The film is directed by Pablo Larraín, the man behind Natalie Portman’s artful turn as Jackie Kennedy in 2016, and has been likened to a gothic ghost story and a psychological horror. Diana, who is both obsessively monitored and achingly isolated, has visions of Anne Boleyn. There is real and imagined body horror, unsettling flashbacks and a truly chilling dinner that they simply refer to as the “pearl soup scene.”
“I just think that it’s just an extension of her mental state and we are able to inhabit that,” Larraín said.
He wanted to create the experience of lucid dreaming, of seeing things that aren’t there and melding 500 years of history with a quick cut of the camera.
“This person, this character that we’re thinking about in her internal experience feels as though Anne Boleyn is sitting at that table and it’s so much more fun and honest to have her there,” Stewart said. “I just think it’s one thing that movies can do that not many other art forms can do.”
Being part of the “awards conversation” too has been an interesting experience for both, but mostly for its ability to extend the conversation about a film.

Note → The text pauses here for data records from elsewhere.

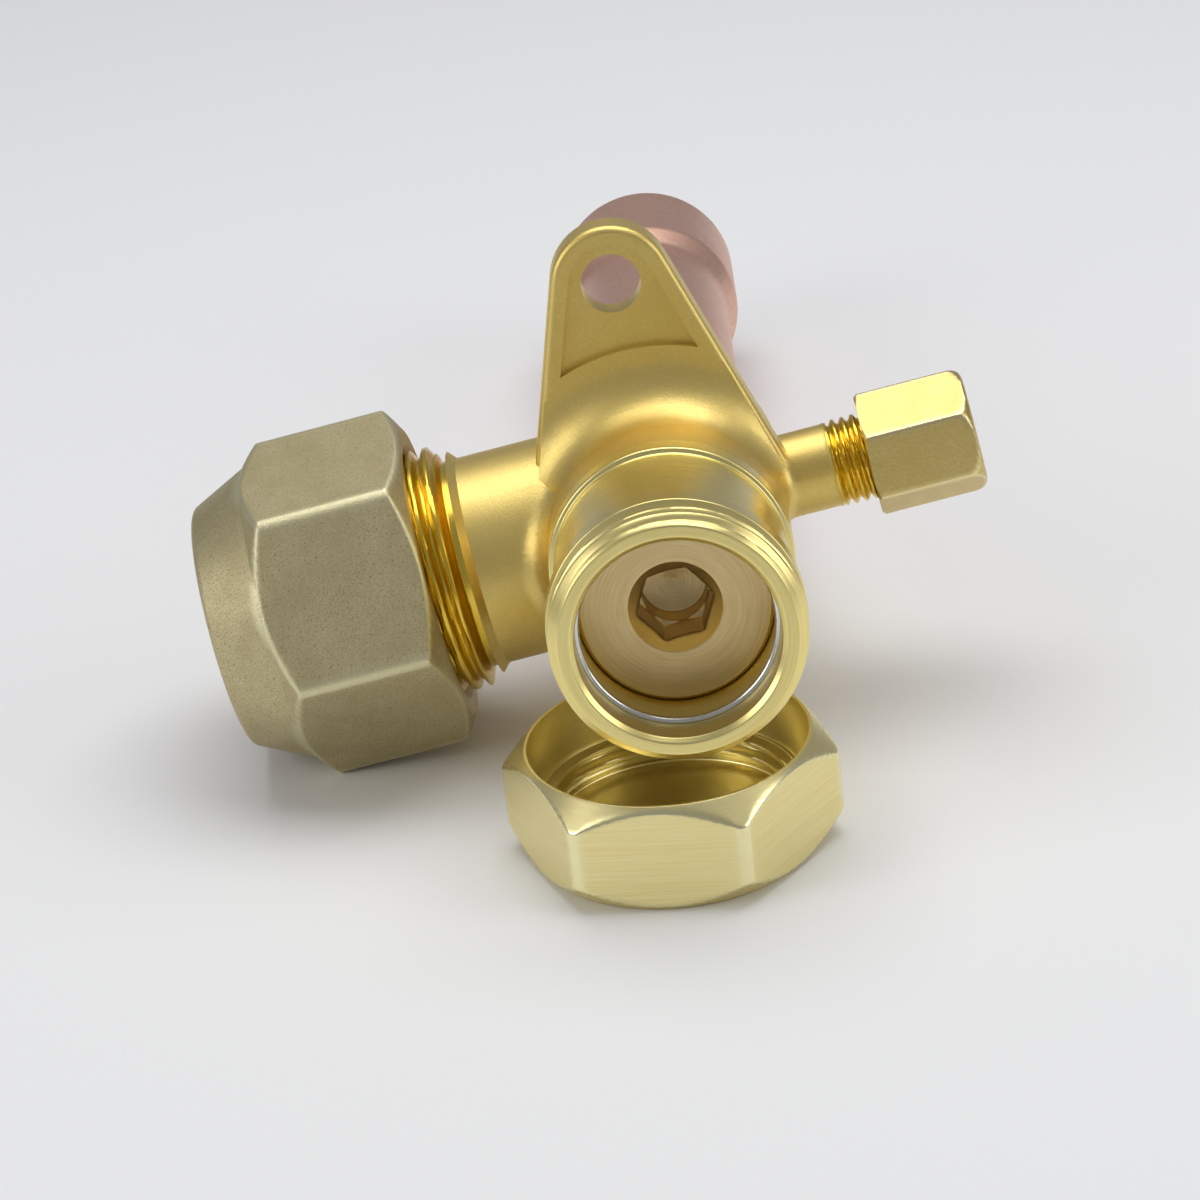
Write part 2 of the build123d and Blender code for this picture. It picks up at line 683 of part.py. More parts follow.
with BuildPart() as core_pin:
    with BuildSketch(charge_cross.offset(core_pin_start)):
        Circle(core_pin_d / 2)
    extrude(amount=core_pin_end - core_pin_start)
    with BuildSketch(charge_cross.offset(core_collar_start)):
        Circle(core_collar_d / 2)
    extrude(amount=core_collar_length)

core_pin.part.label = "core_pin"
export_step(core_pin.part, "parts/core_pin.step")

with BuildPart() as core_cup:
    with BuildSketch(charge_cross.offset(core_cup_start)):
        Circle(core_cup_d / 2)
        Circle(core_pin_d / 2 + seat_gap, mode=Mode.SUBTRACT)
    extrude(amount=core_cup_length)

core_cup.part.label = "core_cup"
export_step(core_cup.part, "parts/core_cup.step")

with BuildPart() as core_cup_seal:
    with BuildSketch(charge_cross.offset(core_seal_start)):
        Circle(core_cup_d / 2 - seat_gap)
        Circle(core_pin_d / 2 + 2 * seat_gap, mode=Mode.SUBTRACT)
    extrude(amount=core_seal_length)

core_cup_seal.part.label = "core_cup_seal"
export_step(core_cup_seal.part, "parts/core_cup_seal.step")

spring_start = core_floor_end + core_wire_d / 2 + seat_gap
spring_height = core_collar_start - seat_gap - core_wire_d / 2 - spring_start
spring_r = (core_spring_room_d + core_pin_d) / 4

with BuildPart() as core_spring:
    with BuildLine() as coil:
        Helix(spring_height / core_spring_turns, spring_height, spring_r,
              center=charge_centre + charge_way * spring_start, direction=charge_way)
    with BuildSketch(Plane(origin=coil.line @ 0, z_dir=coil.line % 0)):
        Circle(core_wire_d / 2)
    sweep(path=coil.line, is_frenet=True)

core_spring.part.label = "core_spring"
export_step(core_spring.part, "parts/core_spring.step")

# ================================================================ stem cap, open side up

cap_corner = cap_flats / 2 / cos(pi / 6)
cap_slope = tan(radians(cap_chamfer_angle))
cap_thread_root = neck_thread_d / 2 + running
cap_thread_crest = cap_thread_root - thread_depth * neck_pitch
cap_ledge = cap_height - cap_cone_depth

with BuildPart() as stem_cap:
    with BuildSketch() as cap_hexagon:
        RegularPolygon(cap_flats / 2, 6, major_radius=False, rotation=cap_turn)
        fillet(cap_hexagon.vertices(), cap_corner_r)
    extrude(amount=cap_height)
    # both ends turned to a chamfer
    with BuildSketch(Plane.XZ):
        with BuildLine():
            Polyline((0, 0), (cap_face_d / 2, 0), (cap_corner, (cap_corner - cap_face_d / 2) * cap_slope),
                     (cap_corner, cap_height - (cap_corner - cap_top_d / 2) * cap_slope),
                     (cap_top_d / 2, cap_height), (0, cap_height), close=True)
        make_face()
    revolve(axis=Axis.Z, mode=Mode.INTERSECT)
    # conical mouth over the thread, which runs out at the floor
    with BuildSketch(Plane.XZ):
        with BuildLine():
            cap_ridges = thread_ridges(0, cap_threads * neck_pitch, cap_thread_crest, cap_thread_root,
                                       neck_pitch)
            Polyline((0, cap_height + overcut), (cap_mouth_d / 2, cap_height + overcut),
                     (cap_mouth_d / 2, cap_height), (cap_cone_d / 2, cap_ledge),
                     *[(r, cap_ledge - d) for d, r in cap_ridges[:-1]], (cap_thread_root, cap_floor),
                     (0, cap_floor), close=True)
        make_face()
    revolve(axis=Axis.Z, mode=Mode.SUBTRACT)

stem_cap.part.label = "stem_cap"
export_step(stem_cap.part, "parts/stem_cap.step")
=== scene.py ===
import json
from math import cos, pi, radians, sin, tan

import bmesh
import bpy
import numpy as np
from mathutils import Matrix, Vector


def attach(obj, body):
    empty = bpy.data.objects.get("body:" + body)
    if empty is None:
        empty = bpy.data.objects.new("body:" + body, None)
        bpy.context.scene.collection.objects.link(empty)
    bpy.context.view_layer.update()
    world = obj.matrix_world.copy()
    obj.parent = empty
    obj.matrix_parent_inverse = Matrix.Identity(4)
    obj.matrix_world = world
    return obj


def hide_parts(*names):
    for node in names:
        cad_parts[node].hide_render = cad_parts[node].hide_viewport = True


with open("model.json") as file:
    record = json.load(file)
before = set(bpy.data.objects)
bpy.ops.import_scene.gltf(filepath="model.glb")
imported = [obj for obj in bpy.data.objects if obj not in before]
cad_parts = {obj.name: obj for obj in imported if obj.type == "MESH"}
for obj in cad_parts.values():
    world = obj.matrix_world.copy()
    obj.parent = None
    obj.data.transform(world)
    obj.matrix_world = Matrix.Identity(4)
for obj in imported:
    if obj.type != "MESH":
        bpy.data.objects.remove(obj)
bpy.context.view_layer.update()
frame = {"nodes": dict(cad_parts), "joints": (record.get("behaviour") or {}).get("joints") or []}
nodes = frame["nodes"]
joints = {joint["name"]: joint for joint in frame["joints"]}
print("frame loaded:", len(nodes), "nodes")

# axes of the stem, the flare port and the charging port, in millimetres
front = np.array(joints["stem_turn"]["axis"], float)
centre = np.array(joints["stem_turn"]["pos_m"], float) * 1000
flareWay = np.array(joints["nut_turn"]["axis"], float)
chargeWay = np.array(joints["port_cap_turn"]["axis"], float)
chargeCentre = np.array(joints["port_cap_turn"]["pos_m"], float) * 1000
earWay = np.cross(front, chargeWay)
up = np.array([0.0, 0.0, 1.0])
east = np.array([1.0, 0.0, 0.0])
facePlace = 49.0  # the neck's front face, from the ports' axis


# shapes

def roundedPath(corners, closed=False, step=0.8):
    # polygon with every corner (x, r, rounding) turned into an arc, and its straight runs divided;
    # the points stand closer together near an arc
    corners = np.array(corners, float)
    count = len(corners)
    pieces = []
    for index in range(count):
        here, size = corners[index, :2], corners[index, 2]
        if not closed and index in (0, count - 1):
            pieces.append([here])
            continue
        before = corners[index - 1, :2] - here
        after = corners[(index + 1) % count, :2] - here
        room = min(np.hypot(*before), np.hypot(*after))
        before /= np.hypot(*before)
        after /= np.hypot(*after)
        half = np.arccos(np.clip(before @ after, -1, 1)) / 2
        if size <= 0 or half > 0.495 * pi:
            pieces.append([here])
            continue
        reach = min(size / tan(half), 0.48 * room)
        radius = reach * tan(half)
        middle = before + after
        middle = here + middle / np.hypot(*middle) * radius / sin(half)
        start = np.arctan2(*(here + before * reach - middle)[::-1])
        turn = np.arctan2(*(here + after * reach - middle)[::-1]) - start
        turn = (turn + pi) % (2 * pi) - pi
        angles = start + turn * np.linspace(0, 1, max(4, int(abs(turn) / 0.2) + 2))
        pieces.append(middle + radius * np.stack([np.cos(angles), np.sin(angles)], 1))
    path = []
    for index, piece in enumerate(pieces):
        path.extend(np.array(piece))
        if index == count - 1 and not closed:
            break
        start, end = piece[-1], pieces[(index + 1) % count][0]
        length = np.hypot(*(end - start))
        near = min(0.25, length / 4)
        inner = np.linspace(near, length - near, max(2, int(length / step) + 1))
        path.extend(start + (end - start) * share for share in inner / max(length, 1e-9))
    return np.array(path)


def hexagonRadius(turn, apothem, corner):
    # apothem over the cosine of the angle from the flat's middle, and near a corner the far root of its arc
    off = np.abs((turn + pi / 6) % (pi / 3) - pi / 6)
    flat = apothem / np.cos(off)
    far = (apothem - corner) / cos(pi / 6)
    side = far * np.sin(pi / 6 - off)
    arc = far * np.cos(pi / 6 - off) + np.sqrt(np.maximum(corner ** 2 - side ** 2, 0))
    return np.where(np.tan(off) > (apothem - corner) * tan(pi / 6) / apothem, arc, flat)


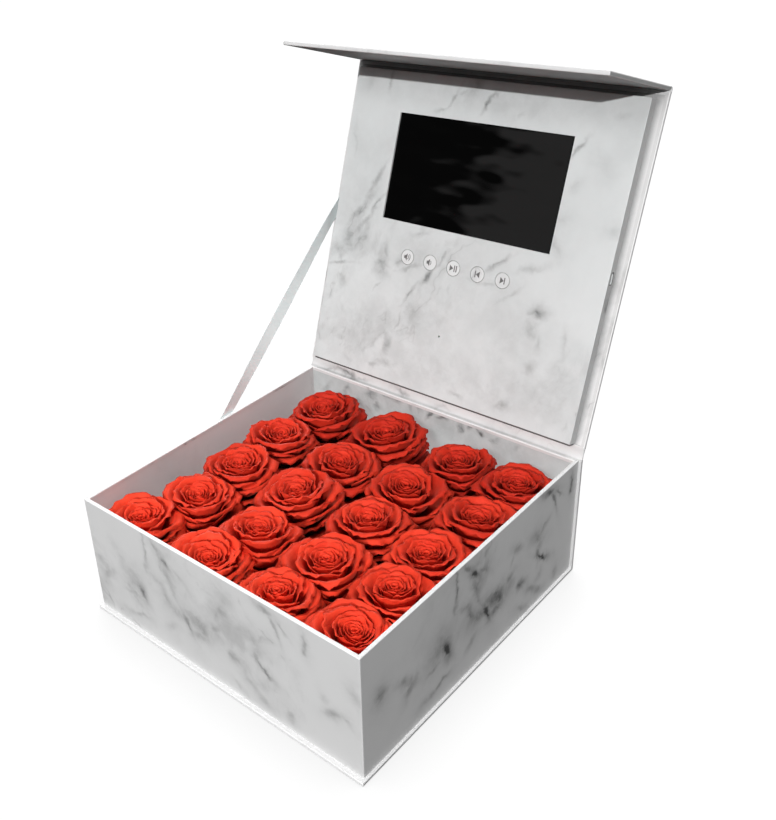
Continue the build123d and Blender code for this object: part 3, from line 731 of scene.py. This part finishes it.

“As they say, you only care about awards when they give them to you,” Larraín laughed.
“I love being a part of a larger conversation,” Stewart said. “But some of my favorite movies of all time have like, very low Rotten Tomato percentages and didn’t get an Academy Award.”
And in the midst of all this reflection on fame and scrutiny and Diana and herself, Stewart last week revealed that she and her girlfriend of two years are engaged. It was a choice she made not in spite of, but because of her experiences.
“I’ve been famous for a long time. And when I was younger, I felt this overt control was actually taking away from my experience being a human. And so at the end of this day, it just feels better to not subject myself to militaristic hiding,” she said. “When I was younger, I really tried to protect what was precious to me. But actually, I found that in protecting those things, you give them away. They sort of become something that is not yours.
“To think that I could be stronger than this entity, which is the press and the media is psychotic,” she continued. “I would like to live a life because I’m going to be a better actor if I can live a real life, I’m going to be a better artist like who’s actually more present and capable of being real.”